To be “human” means to come from the ground (from the Latin noun humus “earth”, and the Latin verb humare “to burry”) . It was from the earth that the Lord formed Adam (Gen 2.7). And in the Fall we are told that it is to the earth that we shall return (Gen 3.19).
And while this is biblically true, it is also culturally true. Since as long as we have been “human” (setting aside the debate about how long that length has been) we have been compelled to burry the dead and —barring any community transgression— to burry them with ceremony.
Giorgio Agamben has written some illuminating reflections (here and here) on the ways in which Roman rites, handed down from Romulus, made explicit the political dimension of burying the dead: Three times a year a mighty stone was rolled away from a central Pit, purportedly dug by Romulus in honor of all the City’s glorious dead, at the heart of the city. Into this pit the living would cast fistfuls of dirt —symbolizing themselves— into the sepulcher forming a living tether between the past and the present.
The idea is this: there is no human life without the human past. And there is no human future without maintaining the inheritance laid up by the human past. Contrary to the current intellectual fashion in the west, the ancients understood the tomb as the places where human life happens: where humus-past and humus-future share a tether in the witness of humus-present.
As He always does Christ simultaneously frustrates and satisfies the old paganisms: Christ is was made man, which means earth, and was born of the humus of the virgin Mary, suffered under the dirt-king Pontius Pilate, was crucified, died and was buried.
Buried. Laid in the heart of the earth. The place where the dead go. And a stone, like the manalis lapis that closed Romulus’ trench, was rolled over the space. The new and greater Adam, a new and greater Humus-man, laid in the earth from which all his bodily lineage came. Perhaps, like the pagan cults of antiquity, his followers might come and visit the grave tri-annually, to commune with the dead.
But… lo, The Dead became The Living. Christ rose from the grave. And so, in him —and not in the tomb in and of itself— the past breaks-in upon the present. In him, and not in memorial offerings to the dead, do we have surety of the future. He is the link, the eternal tether between past-present-and-future.
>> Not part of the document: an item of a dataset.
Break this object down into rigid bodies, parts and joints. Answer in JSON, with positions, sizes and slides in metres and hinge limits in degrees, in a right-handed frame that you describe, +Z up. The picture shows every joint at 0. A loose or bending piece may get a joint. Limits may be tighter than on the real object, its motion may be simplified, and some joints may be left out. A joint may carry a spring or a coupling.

And yet, at the same time, we don’t dispense with the grave. Now more than ever, for Christians, the tomb is where life happens. And this for two profoundly christo-centric reasons:
Now, in Christ, we share a far more profound connection with the glorious and saintly dead, for we are yoked with them in the eschatological promises of our Savior. I share more with my deceased great-grandmother than Romulus ever shared with Rhemus, for I share with her the unfading crown of life, and I shall see her, in the body again.
Now, because of Christ, the grave is not the end. One day all the tombs shall give back the bodies they currently tend.
But now, let us consider, what strangeness has come upon us in these days that we now witness in which not even a pagan generosity is afforded to the dead. With gestures far more austere than Creon, the dead are afforded less than mourning: they are named among the “unclean” (with all of its medical, social, and religious connotations) whose death is resultant from their contamination with the plague. The tomb is not, in modernity, where life happens. The tomb is a thing we try to eschew.
In a few weeks we will celebrate the triduum of the Hallows —a full 180 degrees across the cycle of the year from Easter. To celebrate it right, we must maintain its connection with the Resurrection. For in Hallowtide what we celebrate is the fact that the Resurrection applies to us and to all those who have died in Christ. If Adam was told “you are earth, and to earth you shall return” Christ satisfies and reverses the magic: “You are dead, but from the dead you shall return!”
After two years in which eulogies were not said, funerary eucharist services not celebrated, and where the sight of the grave and the terror of death loomed large, people begin to feel a kind of loss —the loss of their connection to the dead, which is to the past. We can offer to that world more than a fistful offering of sprinkled earth (a la Romulus). We offer them the Feast of All Saints, and the Day of All Souls, in which we give thanks for, remember, and count as blessed those who have died. We can say the eulogies we did not get to say last year. We can lift the names of the dead up in our community before God, giving thanks, as Malcolm Guite describes, for the “Unnumbered multitudes, he lifts above / The shadow of the gibbet and the grave, / To triumph where all saints are known and named; / The gathered glories of His wounded love.”
Perhaps, after long internment under an unjust sentence of being labelled a “papal-pagan-invention”, it is time for the church in the west to resurrect on a widescale, the public celebrations of Hallowtide, esp. with its historic processions, graveyard charivari, and with all of the particular ways in which these days are uniquely situated to bring tears to the eyes, and then wipe them away with the message of the Gospel (cf. Rev. 21.4). For God is not a God of the dead but of the Living (Lk. 20.38).